_Exercise instructions_
Go through the listing beneath this task and return every line that carries the string "type".

(Data items)
START

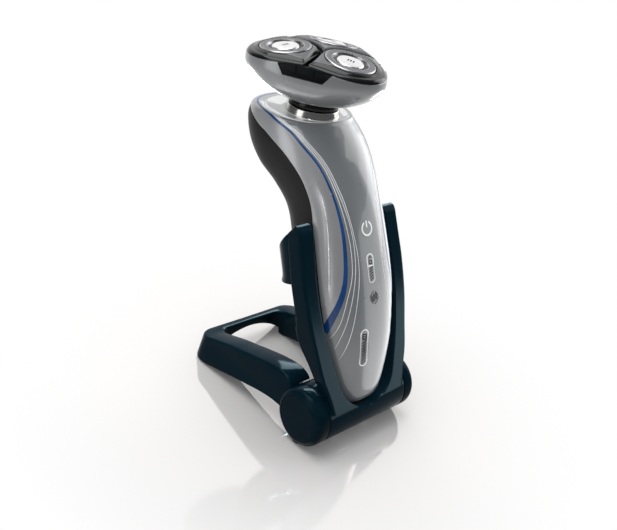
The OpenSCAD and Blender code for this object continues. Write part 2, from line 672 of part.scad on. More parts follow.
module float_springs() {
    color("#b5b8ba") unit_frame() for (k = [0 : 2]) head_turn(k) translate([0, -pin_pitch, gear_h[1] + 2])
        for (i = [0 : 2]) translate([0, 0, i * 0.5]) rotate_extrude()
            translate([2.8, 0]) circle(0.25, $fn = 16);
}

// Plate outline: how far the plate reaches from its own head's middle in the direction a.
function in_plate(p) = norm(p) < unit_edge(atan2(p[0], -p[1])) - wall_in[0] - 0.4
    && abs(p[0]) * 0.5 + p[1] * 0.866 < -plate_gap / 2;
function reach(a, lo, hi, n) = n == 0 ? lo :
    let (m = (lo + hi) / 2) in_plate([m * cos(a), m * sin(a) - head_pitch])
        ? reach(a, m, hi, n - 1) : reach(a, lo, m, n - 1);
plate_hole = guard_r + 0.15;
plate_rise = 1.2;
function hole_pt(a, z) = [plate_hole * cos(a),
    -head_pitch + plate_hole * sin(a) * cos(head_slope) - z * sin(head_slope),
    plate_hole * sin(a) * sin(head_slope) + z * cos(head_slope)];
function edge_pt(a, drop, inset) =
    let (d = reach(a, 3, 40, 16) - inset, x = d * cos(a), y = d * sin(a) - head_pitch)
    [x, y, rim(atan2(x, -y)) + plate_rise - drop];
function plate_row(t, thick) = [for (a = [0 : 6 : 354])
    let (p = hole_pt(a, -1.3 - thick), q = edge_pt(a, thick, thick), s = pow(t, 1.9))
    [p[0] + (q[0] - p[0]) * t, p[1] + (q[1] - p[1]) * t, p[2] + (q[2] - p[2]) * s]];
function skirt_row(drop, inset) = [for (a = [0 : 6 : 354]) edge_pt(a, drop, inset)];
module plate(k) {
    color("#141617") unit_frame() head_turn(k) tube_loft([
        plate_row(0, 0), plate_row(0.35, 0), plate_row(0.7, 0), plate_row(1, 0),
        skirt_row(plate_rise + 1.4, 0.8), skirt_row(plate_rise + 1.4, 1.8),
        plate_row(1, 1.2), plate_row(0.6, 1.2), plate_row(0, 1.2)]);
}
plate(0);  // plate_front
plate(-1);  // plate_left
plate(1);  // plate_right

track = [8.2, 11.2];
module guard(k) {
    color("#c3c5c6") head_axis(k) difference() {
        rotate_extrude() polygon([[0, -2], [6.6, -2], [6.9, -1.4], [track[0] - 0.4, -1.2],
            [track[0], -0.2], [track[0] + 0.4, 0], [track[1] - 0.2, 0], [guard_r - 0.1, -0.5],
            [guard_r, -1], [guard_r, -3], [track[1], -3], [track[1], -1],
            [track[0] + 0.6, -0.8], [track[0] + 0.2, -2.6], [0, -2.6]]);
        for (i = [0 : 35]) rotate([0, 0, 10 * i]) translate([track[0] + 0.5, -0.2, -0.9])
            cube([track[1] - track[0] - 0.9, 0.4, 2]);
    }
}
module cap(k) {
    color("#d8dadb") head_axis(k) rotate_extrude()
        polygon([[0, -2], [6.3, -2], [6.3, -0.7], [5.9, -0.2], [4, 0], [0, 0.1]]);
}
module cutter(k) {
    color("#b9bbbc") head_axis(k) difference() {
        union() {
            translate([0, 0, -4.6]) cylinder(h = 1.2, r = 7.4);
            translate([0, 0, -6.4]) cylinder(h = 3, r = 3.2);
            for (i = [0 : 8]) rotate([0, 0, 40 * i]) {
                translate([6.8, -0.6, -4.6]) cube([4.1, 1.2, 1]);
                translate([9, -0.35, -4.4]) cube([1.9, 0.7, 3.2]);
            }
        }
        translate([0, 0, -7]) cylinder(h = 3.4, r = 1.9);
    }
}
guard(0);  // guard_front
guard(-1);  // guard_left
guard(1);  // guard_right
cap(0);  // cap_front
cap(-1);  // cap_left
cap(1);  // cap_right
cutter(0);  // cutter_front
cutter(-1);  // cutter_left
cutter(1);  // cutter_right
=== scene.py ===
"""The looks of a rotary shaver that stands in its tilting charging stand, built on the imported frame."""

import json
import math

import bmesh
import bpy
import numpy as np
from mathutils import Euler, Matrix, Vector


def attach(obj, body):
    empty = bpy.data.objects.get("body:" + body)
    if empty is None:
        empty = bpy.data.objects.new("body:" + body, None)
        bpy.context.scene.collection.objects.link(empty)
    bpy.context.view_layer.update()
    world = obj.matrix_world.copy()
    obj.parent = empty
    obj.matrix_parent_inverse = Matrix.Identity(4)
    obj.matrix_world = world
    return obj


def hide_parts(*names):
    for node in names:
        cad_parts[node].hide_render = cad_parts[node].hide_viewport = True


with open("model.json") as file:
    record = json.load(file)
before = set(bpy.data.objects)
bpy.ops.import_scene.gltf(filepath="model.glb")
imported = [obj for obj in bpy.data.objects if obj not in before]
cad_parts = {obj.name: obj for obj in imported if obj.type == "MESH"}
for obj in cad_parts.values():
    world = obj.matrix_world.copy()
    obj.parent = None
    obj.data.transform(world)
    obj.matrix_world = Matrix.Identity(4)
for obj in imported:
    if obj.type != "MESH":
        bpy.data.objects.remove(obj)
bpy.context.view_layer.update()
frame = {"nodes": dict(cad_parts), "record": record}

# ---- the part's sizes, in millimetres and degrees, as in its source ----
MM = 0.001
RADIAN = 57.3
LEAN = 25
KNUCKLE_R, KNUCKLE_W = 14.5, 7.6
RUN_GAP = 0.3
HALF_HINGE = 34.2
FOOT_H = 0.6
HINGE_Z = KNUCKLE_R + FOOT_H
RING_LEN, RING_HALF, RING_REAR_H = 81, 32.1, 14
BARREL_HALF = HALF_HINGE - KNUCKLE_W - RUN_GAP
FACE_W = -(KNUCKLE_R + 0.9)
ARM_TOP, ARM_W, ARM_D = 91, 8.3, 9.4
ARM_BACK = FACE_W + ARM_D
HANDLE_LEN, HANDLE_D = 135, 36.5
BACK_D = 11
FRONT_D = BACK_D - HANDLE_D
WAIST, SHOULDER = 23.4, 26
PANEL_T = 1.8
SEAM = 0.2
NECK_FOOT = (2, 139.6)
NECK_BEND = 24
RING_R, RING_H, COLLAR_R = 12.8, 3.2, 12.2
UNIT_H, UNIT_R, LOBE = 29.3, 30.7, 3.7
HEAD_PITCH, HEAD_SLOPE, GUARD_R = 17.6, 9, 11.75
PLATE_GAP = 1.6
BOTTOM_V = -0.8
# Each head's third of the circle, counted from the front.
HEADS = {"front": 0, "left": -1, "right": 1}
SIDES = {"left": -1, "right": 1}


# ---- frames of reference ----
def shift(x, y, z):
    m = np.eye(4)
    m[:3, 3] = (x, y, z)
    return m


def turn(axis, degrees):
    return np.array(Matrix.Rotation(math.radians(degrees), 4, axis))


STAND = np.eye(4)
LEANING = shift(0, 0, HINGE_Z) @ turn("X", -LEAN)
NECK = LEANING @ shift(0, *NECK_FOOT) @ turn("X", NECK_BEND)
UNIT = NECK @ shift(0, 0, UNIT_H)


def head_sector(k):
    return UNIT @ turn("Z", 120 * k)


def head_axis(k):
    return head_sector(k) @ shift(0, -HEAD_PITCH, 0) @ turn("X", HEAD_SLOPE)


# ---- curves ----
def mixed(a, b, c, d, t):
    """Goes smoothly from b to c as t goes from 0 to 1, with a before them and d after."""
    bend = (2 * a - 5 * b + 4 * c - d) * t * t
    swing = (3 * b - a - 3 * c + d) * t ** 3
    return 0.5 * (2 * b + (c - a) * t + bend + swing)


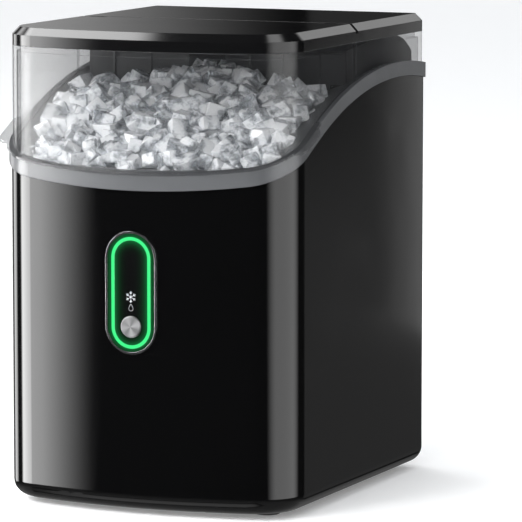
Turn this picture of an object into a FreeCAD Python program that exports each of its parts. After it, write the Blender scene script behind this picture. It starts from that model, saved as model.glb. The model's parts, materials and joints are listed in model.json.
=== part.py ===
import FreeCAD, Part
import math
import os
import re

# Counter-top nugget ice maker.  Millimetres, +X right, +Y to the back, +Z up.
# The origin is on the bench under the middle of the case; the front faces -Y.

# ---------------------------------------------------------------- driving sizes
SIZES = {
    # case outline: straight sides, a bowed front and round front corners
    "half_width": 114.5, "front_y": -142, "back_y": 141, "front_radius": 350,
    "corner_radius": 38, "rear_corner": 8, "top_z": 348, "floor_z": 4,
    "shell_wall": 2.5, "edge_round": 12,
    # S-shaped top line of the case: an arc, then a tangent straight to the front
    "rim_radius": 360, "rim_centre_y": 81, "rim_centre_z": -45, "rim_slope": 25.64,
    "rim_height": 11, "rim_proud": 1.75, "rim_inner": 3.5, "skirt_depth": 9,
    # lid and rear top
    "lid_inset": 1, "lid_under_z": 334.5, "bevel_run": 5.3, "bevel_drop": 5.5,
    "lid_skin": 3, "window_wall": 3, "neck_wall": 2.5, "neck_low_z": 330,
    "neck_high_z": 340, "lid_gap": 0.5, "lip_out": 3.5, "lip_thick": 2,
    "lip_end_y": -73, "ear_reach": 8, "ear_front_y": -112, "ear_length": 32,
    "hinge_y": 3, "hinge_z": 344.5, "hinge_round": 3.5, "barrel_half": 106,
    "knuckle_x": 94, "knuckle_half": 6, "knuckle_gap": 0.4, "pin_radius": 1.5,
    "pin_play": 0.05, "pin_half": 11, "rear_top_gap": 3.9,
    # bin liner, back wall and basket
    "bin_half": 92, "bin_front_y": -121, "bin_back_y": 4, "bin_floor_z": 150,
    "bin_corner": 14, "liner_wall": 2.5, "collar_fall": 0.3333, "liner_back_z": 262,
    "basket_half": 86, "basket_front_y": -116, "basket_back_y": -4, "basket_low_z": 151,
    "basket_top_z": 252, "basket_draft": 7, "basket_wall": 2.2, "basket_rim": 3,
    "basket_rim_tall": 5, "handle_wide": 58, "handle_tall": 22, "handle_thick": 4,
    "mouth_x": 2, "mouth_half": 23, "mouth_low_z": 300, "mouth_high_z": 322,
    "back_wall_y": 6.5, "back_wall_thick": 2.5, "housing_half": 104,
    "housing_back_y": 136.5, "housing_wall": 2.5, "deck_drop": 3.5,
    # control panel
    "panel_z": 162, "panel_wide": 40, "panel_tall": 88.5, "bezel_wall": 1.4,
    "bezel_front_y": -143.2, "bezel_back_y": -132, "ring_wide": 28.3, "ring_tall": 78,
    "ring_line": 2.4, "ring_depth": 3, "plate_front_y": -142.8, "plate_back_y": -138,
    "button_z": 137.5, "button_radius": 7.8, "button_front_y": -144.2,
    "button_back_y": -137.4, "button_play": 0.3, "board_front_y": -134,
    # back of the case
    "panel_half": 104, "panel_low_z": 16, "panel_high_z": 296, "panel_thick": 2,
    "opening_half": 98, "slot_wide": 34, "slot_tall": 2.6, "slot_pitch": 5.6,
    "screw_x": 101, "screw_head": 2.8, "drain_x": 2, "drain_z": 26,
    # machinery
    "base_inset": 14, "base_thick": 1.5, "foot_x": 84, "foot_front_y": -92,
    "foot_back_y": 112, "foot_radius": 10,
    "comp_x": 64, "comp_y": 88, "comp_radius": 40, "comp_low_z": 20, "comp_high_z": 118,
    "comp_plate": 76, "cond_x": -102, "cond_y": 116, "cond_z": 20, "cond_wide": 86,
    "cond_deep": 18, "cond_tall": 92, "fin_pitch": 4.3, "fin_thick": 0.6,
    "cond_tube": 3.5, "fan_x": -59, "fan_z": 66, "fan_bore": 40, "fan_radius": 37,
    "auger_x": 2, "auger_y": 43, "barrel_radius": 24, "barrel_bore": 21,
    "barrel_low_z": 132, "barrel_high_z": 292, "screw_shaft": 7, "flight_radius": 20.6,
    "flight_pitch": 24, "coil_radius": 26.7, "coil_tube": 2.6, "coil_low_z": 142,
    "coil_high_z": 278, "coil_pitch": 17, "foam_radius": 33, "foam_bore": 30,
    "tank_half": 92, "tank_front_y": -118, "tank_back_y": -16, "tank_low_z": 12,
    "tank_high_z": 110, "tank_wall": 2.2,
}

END

_Solution_
cad_parts = {obj.name: obj for obj in imported if obj.type == "MESH"}
    if obj.type != "MESH":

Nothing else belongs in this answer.